First, insert your USB member card into your computer — for this demonstration, I'm using Trisquel GNU/Linux (which comes on the most recent cards) but any of the distributions on our list will work.

Once inserted, you should see two new drives pop up or appear on the desktop.

One will be called 'casper-rw' and one will be called 'liveusb'. In this example, we're going to wipe the card and use it as a typical USB memory stick, where it can be loaded with another distribution or used to store files.

To start the process of wiping the card, we first need to erase both of these virtual drives, or partitions from the USB drive. For this, I'm going to use a graphical partition editor called gparted.

Because gparted should be run by an administrator, I'm going to run it with the gksudo program, which will prompt me for my computer's administrator password and then run the program as the adminstrator user.

Once loaded, gparted will show you all of the partitions on the USB drive. Be sure to select the correct drive from the list at the top-right of the screen. In general, the USB stick will be approximately 900, 1800 or 3700MB in size, depending on when you joined as an associate member.

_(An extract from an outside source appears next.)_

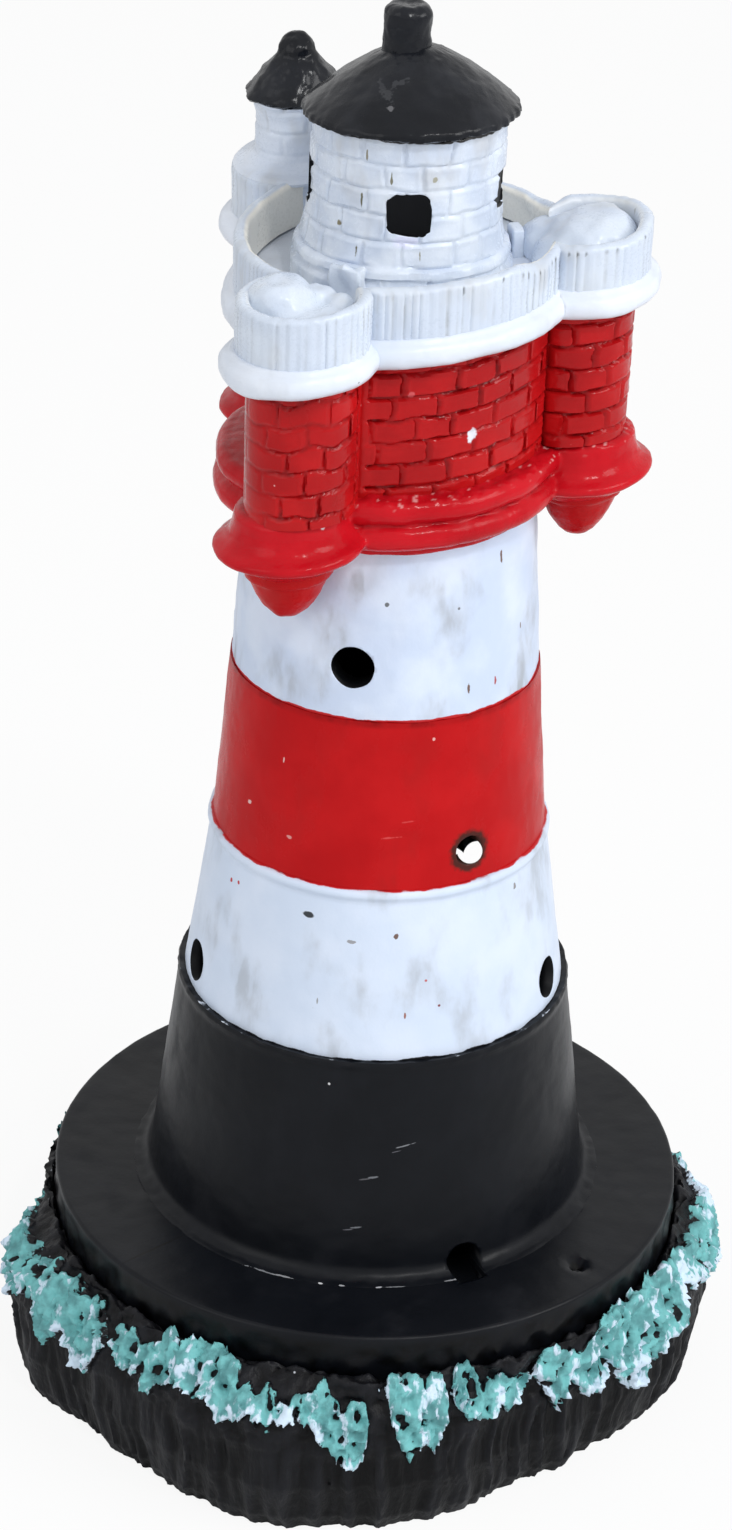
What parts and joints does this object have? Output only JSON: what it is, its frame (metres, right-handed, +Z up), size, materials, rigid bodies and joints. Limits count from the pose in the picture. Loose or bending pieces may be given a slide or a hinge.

Next, you'll need to 'unmount' these drives from your computer, so we can remove them — this stops other programs from writing files to the drive while we erase it.

To do this, simply right-click on both the 'casper-rw' and 'liveusb' partitions, and choose 'Unmount' from the menu.

Once unmounted, the partitions can be deleted.

Once they have both been deleted you will see a large area of unused space on the drive. You can click the 'New' button to make a new partition in this space.

Choose the kind of file system you want carefully: if the drive needs to be used on Windows and Mac computers, choose FAT32. If you are only using it on GNU/Linux, then ext2, ext3 and ext4 are all good choices.